Multi-Objective Optimization of Low-Alloy Hot-Rolled Strip Cooling Process Based on Gray Correlation Analysis

The residual stress in low-alloy hot-rolled strips seriously affects the use and processing of products. Reducing residual stress is important for improving the product quality of hot-rolled strips. In this paper, the changes in grain size and residual stress of hot-rolled strips under different cooling processes were investigated via thermal simulation experiments and electron backscatter diffraction. It was found that the optimum cooling process solution for single-objective optimization of grain size was a final rolling temperature of 875 degrees C, a laminar cooling speed of 50 degrees C/s, and a coiling temperature of 550 degrees C. When single-objective optimization of residual stress was carried out, the optimal cooling process scheme was 900 degrees C for final rolling temperature, 20 degrees C/s for laminar cooling speed, and 625 degrees C for coiling temperature.
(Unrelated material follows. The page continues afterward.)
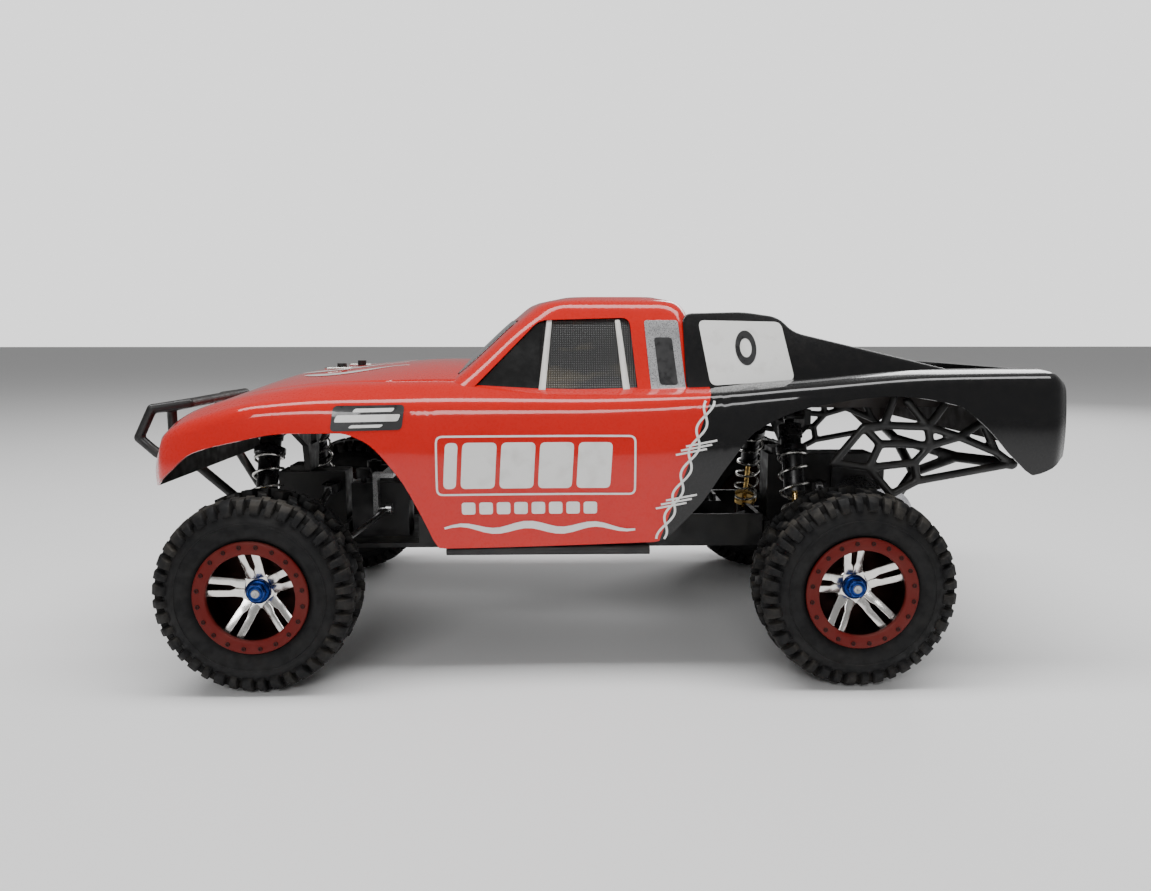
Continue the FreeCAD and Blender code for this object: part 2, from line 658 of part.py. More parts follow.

The significance of the effect of cooling processes on grain size and residual stress was analyzed based on the extreme deviation of the effect of each cooling process on grain size and residual stress in orthogonal experiments. The results show that the coiling temperature was the most influential factor on grain size and residual stress among the cooling process parameters. The difference was that grain size increased with increasing coiling temperature, and residual stress decreased with increasing coiling temperature. Using both grain size and residual stress as evaluation indicators, a multi-objective optimization of the cooling process for hot-rolled strips was carried out via the gray correlation analysis method. The optimized solution was 875 degrees C final rolling temperature, 30 degrees C/s laminar cooling speed, and 625 degrees C coiling temperature. At this time, the grain size was 4.8 mu m, and the KAM (Kernel Average Misorientation) was 0.40 degrees. The grain size under the actual production process scheme was 4.4 mu m with a KAM of 0.78 degrees. Compared to the actual production process solution, the multi-objective optimization solution showed little change in grain size, with only a 9% increase and a 49% reduction in KAM. The optimization scheme in this paper could significantly reduce the level of residual stresses while ensuring the fine grain size of hot-rolled strips, thus improving the overall quality of hot-rolled strips.